• What the exercise asks
Return each line containing the string "scene".

╔══

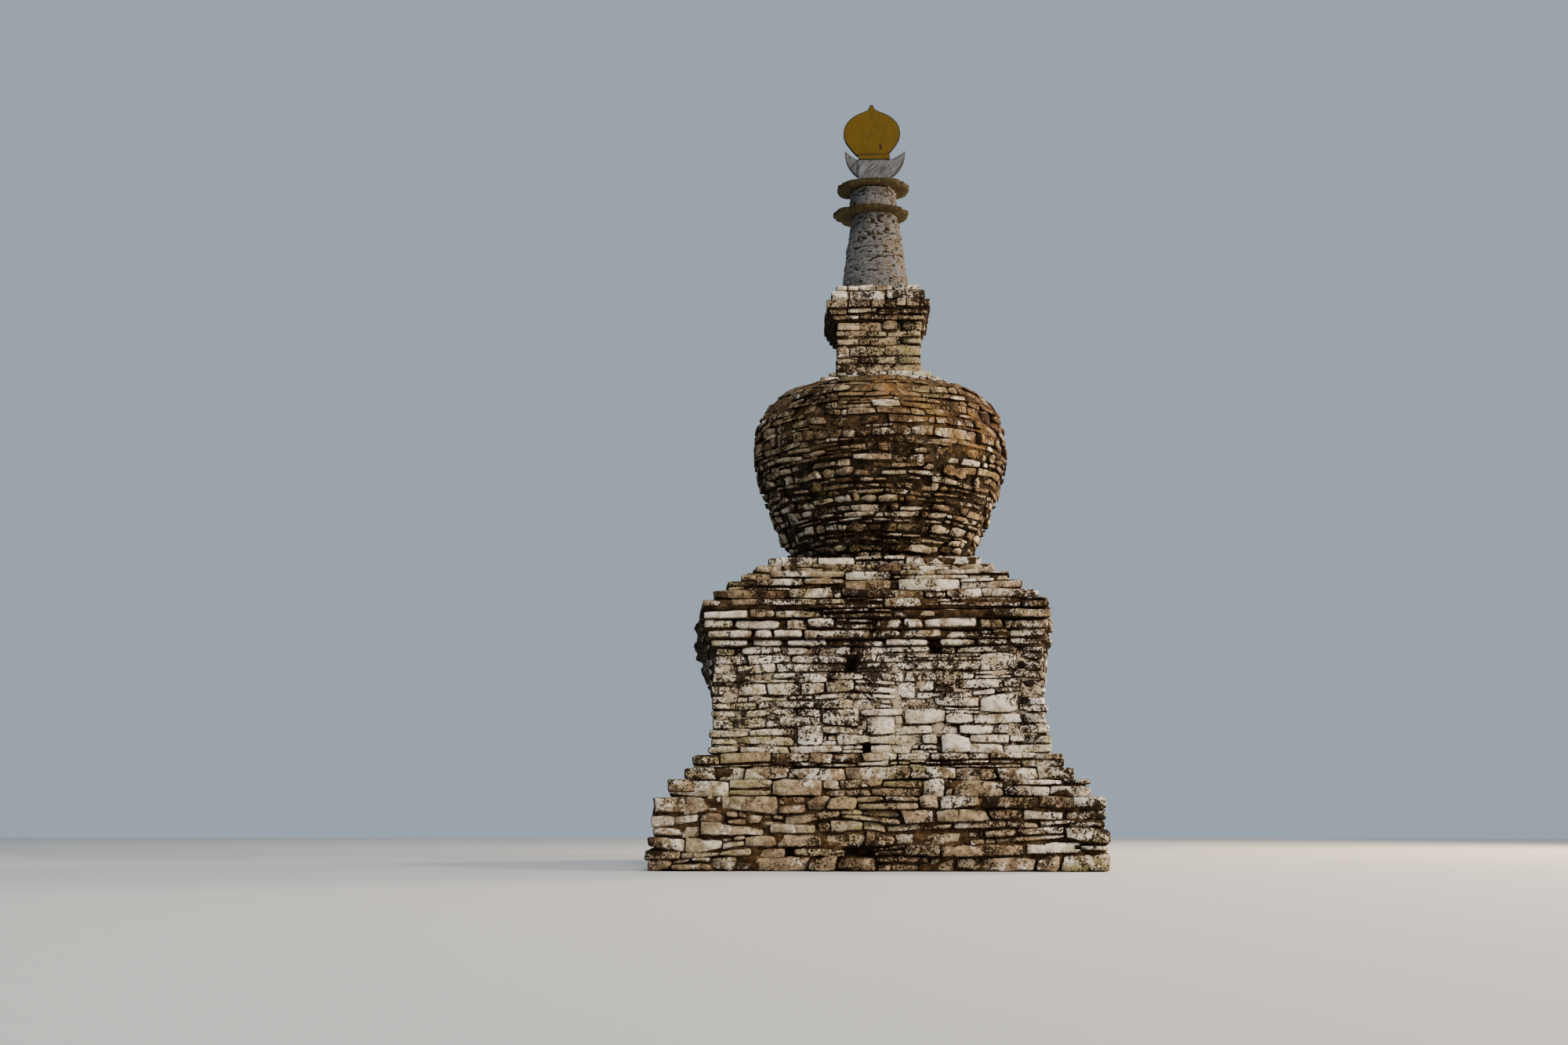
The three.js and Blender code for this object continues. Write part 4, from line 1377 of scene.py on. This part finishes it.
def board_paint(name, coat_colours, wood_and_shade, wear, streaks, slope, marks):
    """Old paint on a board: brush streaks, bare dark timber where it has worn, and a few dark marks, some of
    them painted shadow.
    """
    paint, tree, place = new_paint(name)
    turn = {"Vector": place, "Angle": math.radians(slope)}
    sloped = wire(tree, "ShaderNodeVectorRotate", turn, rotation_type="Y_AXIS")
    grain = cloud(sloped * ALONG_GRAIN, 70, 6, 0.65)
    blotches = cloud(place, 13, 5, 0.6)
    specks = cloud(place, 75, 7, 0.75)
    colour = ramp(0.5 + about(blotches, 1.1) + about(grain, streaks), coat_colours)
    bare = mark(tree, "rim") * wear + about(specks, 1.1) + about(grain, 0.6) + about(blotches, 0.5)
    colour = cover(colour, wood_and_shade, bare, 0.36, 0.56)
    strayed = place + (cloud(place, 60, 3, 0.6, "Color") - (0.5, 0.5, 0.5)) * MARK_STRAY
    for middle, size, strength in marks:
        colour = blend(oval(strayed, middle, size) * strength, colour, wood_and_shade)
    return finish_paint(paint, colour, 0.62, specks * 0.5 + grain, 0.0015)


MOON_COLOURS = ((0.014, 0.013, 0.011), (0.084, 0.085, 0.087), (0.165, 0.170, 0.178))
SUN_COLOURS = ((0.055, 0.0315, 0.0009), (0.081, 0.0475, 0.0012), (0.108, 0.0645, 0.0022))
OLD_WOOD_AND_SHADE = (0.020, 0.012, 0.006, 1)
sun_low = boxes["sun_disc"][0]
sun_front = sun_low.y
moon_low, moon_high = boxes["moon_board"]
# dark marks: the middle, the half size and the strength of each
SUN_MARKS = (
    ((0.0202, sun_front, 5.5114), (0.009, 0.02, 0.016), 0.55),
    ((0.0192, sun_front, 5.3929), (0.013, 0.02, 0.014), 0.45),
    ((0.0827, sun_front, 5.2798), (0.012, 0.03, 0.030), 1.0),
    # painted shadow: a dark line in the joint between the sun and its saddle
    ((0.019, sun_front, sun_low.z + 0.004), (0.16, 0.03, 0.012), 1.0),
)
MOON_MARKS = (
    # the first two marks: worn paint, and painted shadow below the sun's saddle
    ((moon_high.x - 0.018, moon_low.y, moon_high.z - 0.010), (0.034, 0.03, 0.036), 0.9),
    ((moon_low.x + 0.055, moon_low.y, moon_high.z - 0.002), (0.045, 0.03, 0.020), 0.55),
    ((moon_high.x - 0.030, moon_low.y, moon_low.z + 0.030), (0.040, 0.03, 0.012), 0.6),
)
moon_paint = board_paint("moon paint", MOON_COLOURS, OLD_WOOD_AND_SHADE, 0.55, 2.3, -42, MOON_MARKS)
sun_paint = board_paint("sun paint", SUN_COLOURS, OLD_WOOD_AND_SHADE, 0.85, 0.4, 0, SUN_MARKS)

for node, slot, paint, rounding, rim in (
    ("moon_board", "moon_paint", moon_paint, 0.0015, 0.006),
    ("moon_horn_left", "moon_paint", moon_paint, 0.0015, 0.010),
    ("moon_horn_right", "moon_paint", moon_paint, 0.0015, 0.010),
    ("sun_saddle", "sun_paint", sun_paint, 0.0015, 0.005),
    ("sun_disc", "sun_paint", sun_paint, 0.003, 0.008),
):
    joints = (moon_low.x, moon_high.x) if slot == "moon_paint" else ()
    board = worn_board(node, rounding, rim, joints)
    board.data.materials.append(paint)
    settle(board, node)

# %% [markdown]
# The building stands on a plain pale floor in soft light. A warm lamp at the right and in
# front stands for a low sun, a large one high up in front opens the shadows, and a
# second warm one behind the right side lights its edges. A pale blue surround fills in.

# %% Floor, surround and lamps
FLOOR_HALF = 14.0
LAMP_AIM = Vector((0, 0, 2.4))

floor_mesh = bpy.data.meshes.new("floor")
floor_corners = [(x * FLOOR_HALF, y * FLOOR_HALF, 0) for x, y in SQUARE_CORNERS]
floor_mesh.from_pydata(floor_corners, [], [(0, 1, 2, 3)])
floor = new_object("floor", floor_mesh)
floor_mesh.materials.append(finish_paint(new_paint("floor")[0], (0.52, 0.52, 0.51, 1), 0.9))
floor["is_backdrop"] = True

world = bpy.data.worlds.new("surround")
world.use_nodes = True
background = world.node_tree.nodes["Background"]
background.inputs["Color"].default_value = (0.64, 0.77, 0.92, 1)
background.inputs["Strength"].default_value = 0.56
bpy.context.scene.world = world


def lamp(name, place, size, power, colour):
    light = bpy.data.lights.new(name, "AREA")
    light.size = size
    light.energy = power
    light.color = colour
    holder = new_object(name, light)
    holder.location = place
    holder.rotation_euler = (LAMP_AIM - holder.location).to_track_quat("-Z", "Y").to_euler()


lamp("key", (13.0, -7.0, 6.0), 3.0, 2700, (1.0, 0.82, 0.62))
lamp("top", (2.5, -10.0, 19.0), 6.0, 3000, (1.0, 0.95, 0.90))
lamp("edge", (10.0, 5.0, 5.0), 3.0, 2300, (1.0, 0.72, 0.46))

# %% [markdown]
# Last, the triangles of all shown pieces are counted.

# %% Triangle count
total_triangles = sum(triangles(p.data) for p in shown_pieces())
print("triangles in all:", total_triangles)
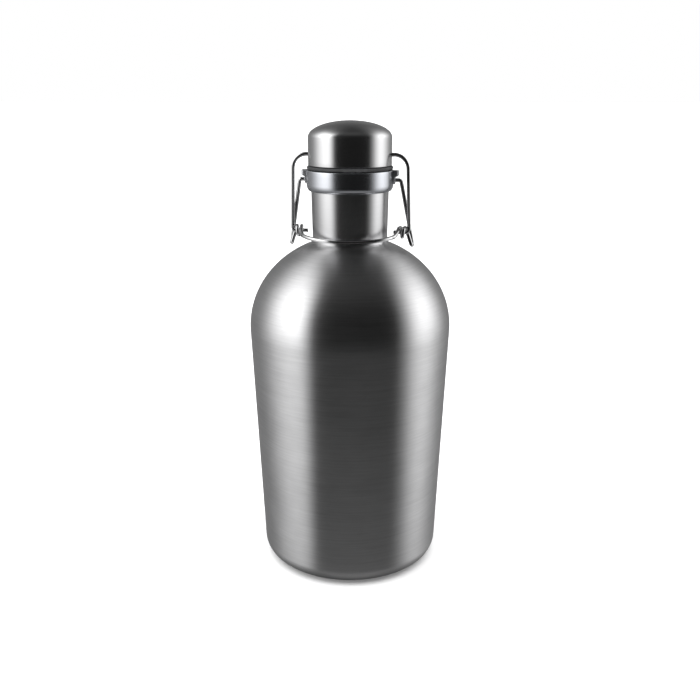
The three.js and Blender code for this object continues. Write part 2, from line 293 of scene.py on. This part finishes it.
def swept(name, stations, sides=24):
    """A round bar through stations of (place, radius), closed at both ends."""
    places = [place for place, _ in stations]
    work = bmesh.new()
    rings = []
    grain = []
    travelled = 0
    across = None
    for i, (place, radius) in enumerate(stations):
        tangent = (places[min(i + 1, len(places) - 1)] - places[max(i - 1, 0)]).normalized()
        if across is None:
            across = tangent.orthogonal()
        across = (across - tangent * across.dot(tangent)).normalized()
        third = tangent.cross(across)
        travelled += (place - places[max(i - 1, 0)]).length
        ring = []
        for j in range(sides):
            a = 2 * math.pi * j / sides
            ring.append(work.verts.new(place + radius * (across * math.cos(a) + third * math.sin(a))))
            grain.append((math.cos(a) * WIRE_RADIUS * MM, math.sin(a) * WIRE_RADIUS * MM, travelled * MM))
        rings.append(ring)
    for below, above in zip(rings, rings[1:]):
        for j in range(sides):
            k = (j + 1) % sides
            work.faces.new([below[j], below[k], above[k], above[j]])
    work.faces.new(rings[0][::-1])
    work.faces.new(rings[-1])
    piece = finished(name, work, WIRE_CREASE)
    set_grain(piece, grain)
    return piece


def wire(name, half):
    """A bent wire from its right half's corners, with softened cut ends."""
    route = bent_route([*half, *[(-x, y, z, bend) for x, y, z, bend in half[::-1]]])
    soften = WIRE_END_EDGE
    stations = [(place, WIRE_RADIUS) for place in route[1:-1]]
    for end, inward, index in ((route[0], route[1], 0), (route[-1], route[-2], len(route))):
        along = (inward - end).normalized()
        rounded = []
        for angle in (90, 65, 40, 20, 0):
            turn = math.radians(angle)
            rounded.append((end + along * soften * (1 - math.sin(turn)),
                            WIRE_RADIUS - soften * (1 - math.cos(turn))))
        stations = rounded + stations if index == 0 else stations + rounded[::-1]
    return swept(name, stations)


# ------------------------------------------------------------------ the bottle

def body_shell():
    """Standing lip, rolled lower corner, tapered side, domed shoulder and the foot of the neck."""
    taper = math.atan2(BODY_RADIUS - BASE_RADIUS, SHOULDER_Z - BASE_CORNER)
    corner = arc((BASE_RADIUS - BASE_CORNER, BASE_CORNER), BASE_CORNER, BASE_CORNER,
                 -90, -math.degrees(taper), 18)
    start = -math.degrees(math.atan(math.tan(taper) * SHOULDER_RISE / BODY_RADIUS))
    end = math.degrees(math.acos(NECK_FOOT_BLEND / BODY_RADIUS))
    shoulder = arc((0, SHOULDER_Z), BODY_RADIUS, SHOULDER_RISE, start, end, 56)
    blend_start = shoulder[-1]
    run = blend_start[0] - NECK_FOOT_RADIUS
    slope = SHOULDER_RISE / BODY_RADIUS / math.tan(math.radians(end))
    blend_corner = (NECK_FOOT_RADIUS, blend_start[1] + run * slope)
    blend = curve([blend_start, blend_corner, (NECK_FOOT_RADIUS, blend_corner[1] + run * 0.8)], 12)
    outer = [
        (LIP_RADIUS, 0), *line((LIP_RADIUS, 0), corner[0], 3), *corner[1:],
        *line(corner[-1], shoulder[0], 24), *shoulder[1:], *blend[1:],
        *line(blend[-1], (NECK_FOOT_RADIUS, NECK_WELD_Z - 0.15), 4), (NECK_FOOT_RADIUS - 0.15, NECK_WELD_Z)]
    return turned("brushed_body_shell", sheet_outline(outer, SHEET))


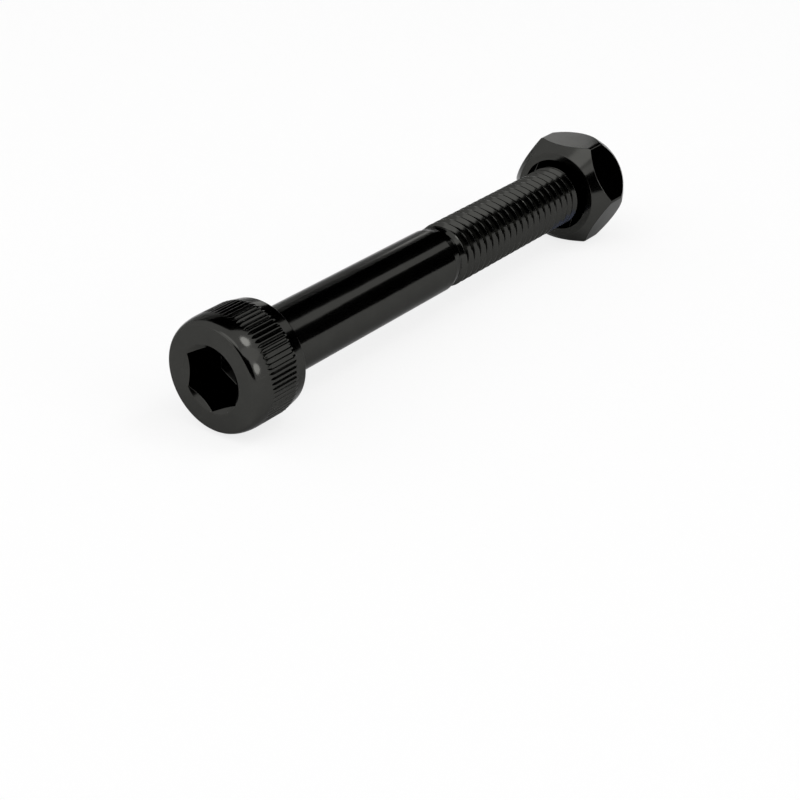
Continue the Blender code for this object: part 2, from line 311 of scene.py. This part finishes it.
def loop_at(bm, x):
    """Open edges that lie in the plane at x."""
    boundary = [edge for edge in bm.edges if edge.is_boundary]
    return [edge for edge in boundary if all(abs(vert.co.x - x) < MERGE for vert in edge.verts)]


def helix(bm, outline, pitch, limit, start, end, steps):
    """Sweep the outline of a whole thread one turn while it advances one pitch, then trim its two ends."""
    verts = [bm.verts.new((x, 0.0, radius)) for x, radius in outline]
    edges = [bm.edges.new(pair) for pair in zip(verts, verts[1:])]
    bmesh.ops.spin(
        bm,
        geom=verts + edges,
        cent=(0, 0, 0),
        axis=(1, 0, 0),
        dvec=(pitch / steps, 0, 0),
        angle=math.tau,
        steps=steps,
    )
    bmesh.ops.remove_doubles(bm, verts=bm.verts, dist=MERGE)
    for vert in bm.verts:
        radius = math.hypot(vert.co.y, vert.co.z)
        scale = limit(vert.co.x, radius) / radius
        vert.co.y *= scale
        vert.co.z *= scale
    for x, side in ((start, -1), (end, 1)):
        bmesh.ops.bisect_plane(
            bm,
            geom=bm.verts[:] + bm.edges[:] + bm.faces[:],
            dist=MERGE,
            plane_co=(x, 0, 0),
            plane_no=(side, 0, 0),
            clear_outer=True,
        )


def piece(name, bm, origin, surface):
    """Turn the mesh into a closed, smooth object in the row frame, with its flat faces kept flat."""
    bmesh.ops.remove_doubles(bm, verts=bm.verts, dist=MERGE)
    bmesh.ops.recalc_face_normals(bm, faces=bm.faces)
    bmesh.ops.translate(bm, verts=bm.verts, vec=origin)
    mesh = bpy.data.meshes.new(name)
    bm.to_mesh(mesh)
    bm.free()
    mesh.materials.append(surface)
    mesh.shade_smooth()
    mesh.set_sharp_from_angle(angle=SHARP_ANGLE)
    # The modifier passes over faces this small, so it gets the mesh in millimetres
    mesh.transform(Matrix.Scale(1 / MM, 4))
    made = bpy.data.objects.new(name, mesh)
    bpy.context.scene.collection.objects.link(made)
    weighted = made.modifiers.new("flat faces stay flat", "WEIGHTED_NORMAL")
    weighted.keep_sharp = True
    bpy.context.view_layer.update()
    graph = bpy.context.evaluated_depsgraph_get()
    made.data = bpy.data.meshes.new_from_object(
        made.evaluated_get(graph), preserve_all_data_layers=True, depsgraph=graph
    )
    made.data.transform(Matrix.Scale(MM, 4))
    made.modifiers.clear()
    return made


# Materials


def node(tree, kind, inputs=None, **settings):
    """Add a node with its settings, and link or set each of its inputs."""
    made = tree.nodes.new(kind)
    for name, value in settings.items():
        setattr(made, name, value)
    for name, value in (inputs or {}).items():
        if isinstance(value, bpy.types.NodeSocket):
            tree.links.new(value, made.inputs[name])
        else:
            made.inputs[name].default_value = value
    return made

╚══

• Answer to the problem
The three.js and Blender code for this object continues. Write part 4, from line 1377 of scene.py on. This part finishes it.
bpy.context.scene.world = world
The three.js and Blender code for this object continues. Write part 2, from line 293 of scene.py on. This part finishes it.
Continue the Blender code for this object: part 2, from line 311 of scene.py. This part finishes it.
    bpy.context.scene.collection.objects.link(made)